Rosentreter asks his clients to split their costs of living into four categories — fixed core costs such as shelter, utility bills, gas and food; fixed variable costs such as birthday gifts; discretionary expenses such as dining out and luxury costs such as driving an expensive SUV.

"You start with the mathematics of what their cost of living is," he said. "You can't head into retirement without the numbers."

Rosentreter then helps forecast cash flows to age 100 with all the information on expenses and income, he said.

Marlene Buxton, the principal fee-only certified financial planner at Buxton Financial for Retirement, agrees that having a plan is important in reducing the stress of spending.

People often move a large amount of money into a checking account and spend from that, she said. "But when that happens, watching the value decrease each month, it's not psychologically good."

Deciding which pot to tap into first depends on a person's retirement goals, Buxton said.

For example, if a person has a locked-in retirement account, Buxton recommends moving it to a life income fund upon retirement and drawing income from it every month. A retiree can also withdraw a minimal amount from a registered retirement fund to supplement their income. Other income sources can be defined benefit pension plans and tax-free savings.

Then, move to CPP and OAS at age 70, she added.

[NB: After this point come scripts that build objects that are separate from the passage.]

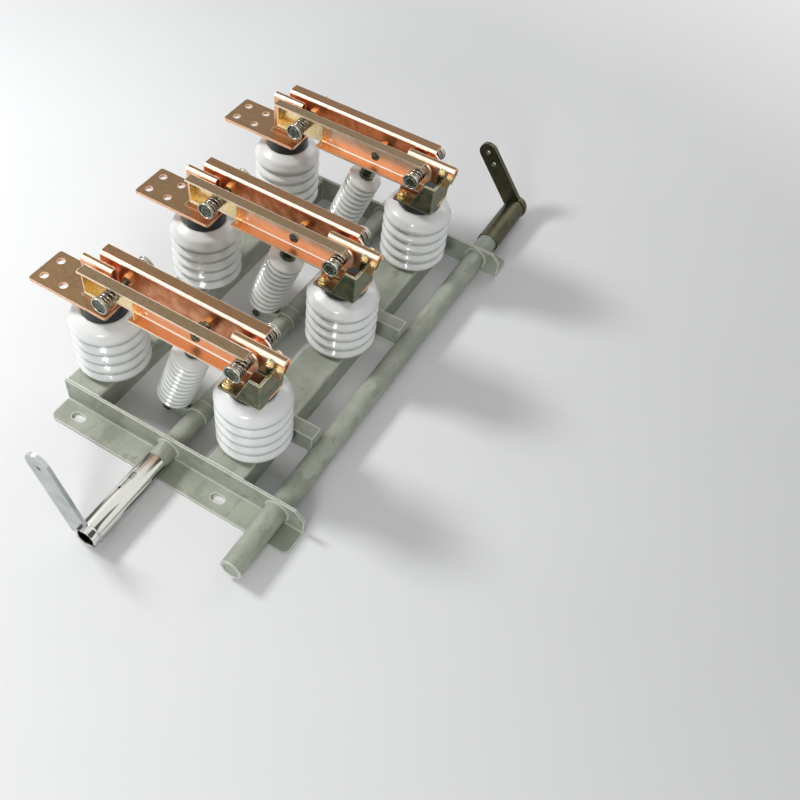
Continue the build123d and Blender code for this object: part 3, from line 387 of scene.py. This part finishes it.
def plated_steel(name, film, clouds_mm, edge, edge_mm, roughness, grit_mm=None, relief_mm=0.0,
                 contrast=(0.35, 0.65), detail=3.0, blush=None):
    """Steel under a film that drifts in clouds between two colours, and is rubbed off along edges."""
    made, tree = new_finish(name)
    clouds = pattern(tree, clouds_mm, detail, contrast)
    tint = add(tree, "ShaderNodeMix", {"Factor": clouds, "A": colour(film[0]), "B": colour(film[1])},
               data_type="RGBA")
    if blush:
        tint = add(tree, "ShaderNodeMix", {"Factor": pattern(tree, 5, 2, contrast=(0.45, 0.75)),
                                           "A": tint, "B": colour(blush)}, data_type="RGBA")
    rubbed = add(tree, "ShaderNodeMix", {"Factor": worn_edges(tree, edge_mm), "A": tint, "B": colour(edge)},
                 data_type="RGBA")
    smooth, rough = roughness
    satin = add(tree, "ShaderNodeMapRange", {"Value": clouds, "To Min": smooth, "To Max": rough})
    sockets = {"Base Color": rubbed, "Metallic": 1.0, "Roughness": satin}
    if grit_mm:
        grit = pattern(tree, grit_mm, detail)
        sockets["Normal"] = add(tree, "ShaderNodeBump", {"Height": grit, "Distance": relief_mm * MM})
    shade(made, sockets)
    return made


zinc = plated_steel("yellow_zinc_plated_steel", ("#ecd094", "#faeabf"), 12, "#f2e3b4", 0.8, (0.22, 0.34),
                    1.5, 0.02, contrast=FULL_RANGE, blush="#eed4a6")
olive = plated_steel("olive_passivated_steel", ("#616a58", "#858266"), 14, "#f2edd2", 2.6, (0.26, 0.38),
                     1.5, 0.02)
grey_zinc = plated_steel("grey_zinc_plated_steel", ("#a5a69c", "#c3c3ba"), 7, "#f0efe8", 0.7, (0.2, 0.3),
                         1.0, 0.01)
dull_zinc = plated_steel("oily_zinc_in_the_cups", ("#4a524b", "#646b5f"), 5, "#d2d3c4", 0.8, (0.26, 0.4))

# %% [markdown]
# The far crank and its sleeve are bare steel, heated and oiled, with no plating at all. The eye sees the
# same thing as under a film: dark clouds and rubbed edges, with a softer shine. So the same function makes
# it.

# %% Oiled steel
dark_steel = plated_steel("oiled_dark_steel", ("#434131", "#565342"), 18, "#b9b6a4", 1.0, (0.32, 0.46),
                          1.2, 0.03, contrast=FULL_RANGE, detail=4.0)

# %% [markdown]
# The near crank's sleeve is drawn tube under nickel plate: very bright, with dark streaks along it that are
# painted reflections. The arm is flat bar, ground before plating, so it looks greyer and more even. Real
# drawing marks are hairlines, here 0.8 and 0.9 mm wide. Anisotropic shading would stretch the shine too,
# but it would need a direction for each face, and stretched noise gives that with no extra data.

# %% Nickel plate
bright_steel, tree = new_finish("nickel_plated_steel")
# Dark streaks along the sleeve are painted reflections.
painted_reflection_bands = pattern(tree, 14, 2, contrast=(0.46, 0.53), stretch=(1, 14, 1))
tube = add(tree, "ShaderNodeMix", {"Factor": painted_reflection_bands, "A": colour("#4f4d47"), "B": colour("#dcdbd5")},
           data_type="RGBA")
marks = pattern(tree, 0.8, 4, stretch=(1, 20, 1))
polish = add(tree, "ShaderNodeMapRange", {"Value": marks, "From Min": NOISE_LOW, "From Max": NOISE_HIGH,
                                          "To Min": 0.12, "To Max": 0.22})
relief = add(tree, "ShaderNodeBump", {"Height": marks, "Distance": 0.01 * MM})
shade(bright_steel, {"Base Color": tube, "Metallic": 1.0, "Roughness": polish, "Normal": relief})

flat_nickel, tree = new_finish("ground_nickel_plate")
plate = add(tree, "ShaderNodeMix", {"Factor": pattern(tree, 40, 2, contrast=FULL_RANGE),
                                    "A": colour("#adb2b2"), "B": colour("#c6cac9")}, data_type="RGBA")
rubbed = add(tree, "ShaderNodeMix", {"Factor": worn_edges(tree, 0.9), "A": plate, "B": colour("#f4f4f0")},
             data_type="RGBA")
marks = pattern(tree, 0.9, 4, stretch=(12, 1, 1))
polish = add(tree, "ShaderNodeMapRange", {"Value": marks, "From Min": NOISE_LOW, "From Max": NOISE_HIGH,
                                          "To Min": 0.2, "To Max": 0.32})
relief = add(tree, "ShaderNodeBump", {"Height": marks, "Distance": 0.01 * MM})
shade(flat_nickel, {"Base Color": rubbed, "Metallic": 1.0, "Roughness": polish, "Normal": relief})

# %% [markdown]
# Spring wire is drawn steel, blued and oiled: smooth, with small sharp lights on each turn. The cap under
# each pad is cast iron, half glossy, and its near-black is partly black enamel and partly painted shade from
# the pad above it. The feet are bare grey iron, rough from the sand mould. All three are simple surfaces,
# and one pattern of noise each is enough.

# %% Spring wire, black caps and iron feet
spring_wire, tree = new_finish("oiled_spring_wire")
oil = add(tree, "ShaderNodeMix", {"Factor": pattern(tree, 4, 2),
                                  "A": colour("#837d74"), "B": colour("#a69f95")}, data_type="RGBA")
shade(spring_wire, {"Base Color": oil, "Metallic": 1.0, "Roughness": 0.18})

# Near-black: partly the cap's black enamel, partly painted shade under the pad.
shaded_black_cap, tree = new_finish("black_iron_and_painted_shade")
enamel = add(tree, "ShaderNodeMix", {"Factor": pattern(tree, 5),
                                     "A": colour("#121314"), "B": colour("#1e1f21")}, data_type="RGBA")
shade(shaded_black_cap, {"Base Color": enamel, "Roughness": 0.35})

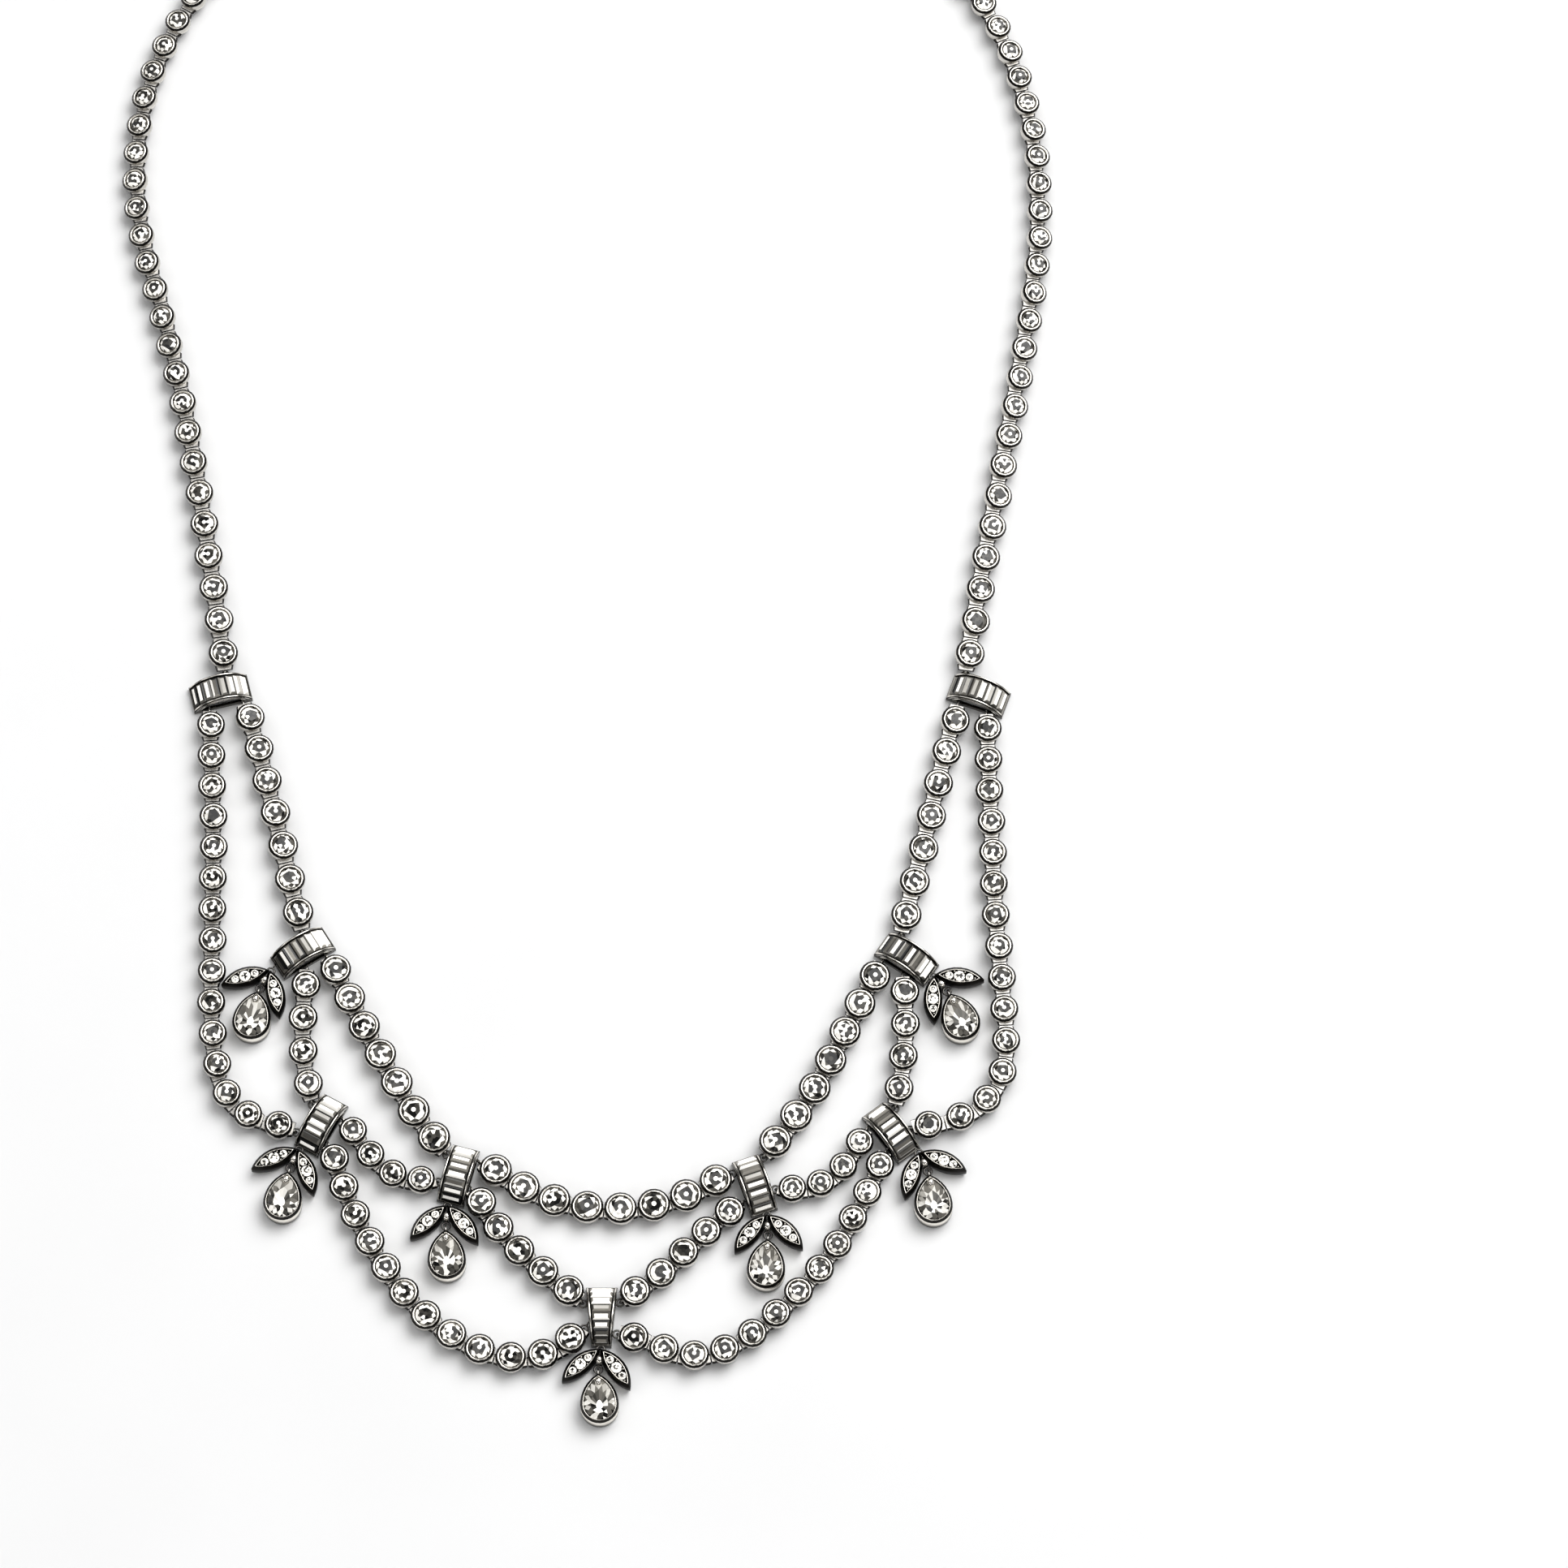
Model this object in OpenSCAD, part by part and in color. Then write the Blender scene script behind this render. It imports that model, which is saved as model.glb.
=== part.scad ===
// Bib necklace of round stones in drum collets, lying open on a flat surface.
// Nine arched bars of baguettes part and join its strands, and seven drops hang from the bars:
// each is a pair of small leaves with a pear-cut stone in its fork.
// X runs across the necklace, Y from the centre drop up to the clasp, and Z is up.

/* [Collets] */
// Height of a collet, from its foot to its rim
collet_h = 2.2; // [1.8:0.05:2.6]
// Height of the cone below the upright wall
cup_h = 1.2; // [0.9:0.05:1.5]
// How much narrower the foot is than the rim, on the radius
cup_draw = 0.95; // [0.6:0.05:1.1]
// Width of the rim between the wall and the seat
rim_w = 0.35; // [0.25:0.05:0.5]
// Bevel on the rim's outer edge
rim_bevel = 0.12; // [0.05:0.01:0.2]
// Depth of the seat below the rim
seat_depth = 0.35; // [0.2:0.05:0.5]
// How far a stone's table stands above the rim
table_rise = 0.2; // [0.1:0.05:0.4]

/* [Eyes] */
// Height of the eyes' centres above the surface
eye_z = 0.62; // [0.58:0.01:0.7]
// Radius of an eye, on its wire's centre line
eye_r = 0.45; // [0.4:0.01:0.5]
// Thickness of an eye's wire
eye_wire = 0.25; // [0.2:0.01:0.28]
// Thickness of the neck between an eye and its piece, thinner than the wire
neck_d = 0.2; // [0.15:0.01:0.25]

/* [Bars] */
// Length of a bar's frame
bar_l = 7; // [6:0.1:8]
// Half of the angle that the arch spans
arch_half = 68; // [50:1:70]
// Outer radius of the arch
arch_r = 3.8; // [3.5:0.05:4.2]
// Height of the arch's axis, below the surface
arch_z = -0.85; // [-2:0.05:0]
// Width of a rail
rail_w = 0.35; // [0.25:0.05:0.5]
// Height of the flat frame under the arch
frame_h = 0.65; // [0.4:0.05:0.8]
// Baguettes on a bar
baguettes = 8; // [5:1:10]
// Half of the angle that a bar's baguettes span
row_half = 60.5; // [45:0.5:65]

/* [Leaves] */
// Length of a leaf
leaf_l = 5.8; // [4.5:0.1:6.5]
// Bulge of a leaf's outer edge
leaf_out = 1.25; // [0.9:0.05:1.3]
// Bulge of a leaf's inner edge
leaf_in = 0.95; // [0.7:0.05:1]
// Height of a leaf
leaf_h = 2; // [1.6:0.1:2.4]
// Angle between a leaf and the pair's axis
leaf_spread = 42.5; // [35:0.5:50]
// Distance from the apex to the joint in the fork
fork_l = 2.4; // [2:0.1:3]

/* [Pears] */
// Radius of a pear's round end
pear_r = 2.2; // [1.8:0.05:2.6]
// Distance from the round end's centre to the tip
pear_tip = 3.7; // [3:0.1:4.5]
// Height of a pear's setting
pear_h = 2.3; // [2:0.05:2.6]
// Thickness of the setting's wall
pear_wall = 0.35; // [0.25:0.05:0.5]

/* [Clasp] */
// Length of the clasp
clasp_l = 12; // [8:0.5:16]
// Width of the clasp
clasp_w = 4.2; // [3:0.1:5]
// Height of the clasp
clasp_h = 2.2; // [1.8:0.1:2.6]

/* [Hidden] */
$fn = 96;
metal = "Gainsboro";
diamond = "AliceBlue";

// A cut stone's table against its girdle, its sides, and the gap round it in its seat
table_share = 0.56;
stone_sides = 8;
seat_gap = 0.1;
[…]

Even when people think they have ample savings, there's a level of stress and some even begin to limit their day-to-day spending, Buxton said. But day-to-day spending is not what puts a dent in savings, she added.

"It's the larger decisions around how long before downsizing or when to begin certain benefits such as CPP or OAS or what age to retire," that affects retirement cash flow, she said.

Rosentreter said retirees need to revisit their cash flow plans once a year and gauge their progress.

"You need some kind of dashboard that isn't just investment statements that come at the end of the month and show you (whether you're) up or you're down," he said.

Financial plans can also change if someone gets divorced, widowed, or has health issues, Rosentreter said.

"Whatever the factors are, you just have to kind of work that into the mathematical calculations," he said.

"In the end, it's putting all this on a spreadsheet and working with it and moving the numbers back and forth to see where it works based on what starts the conversation," Rosentreter said.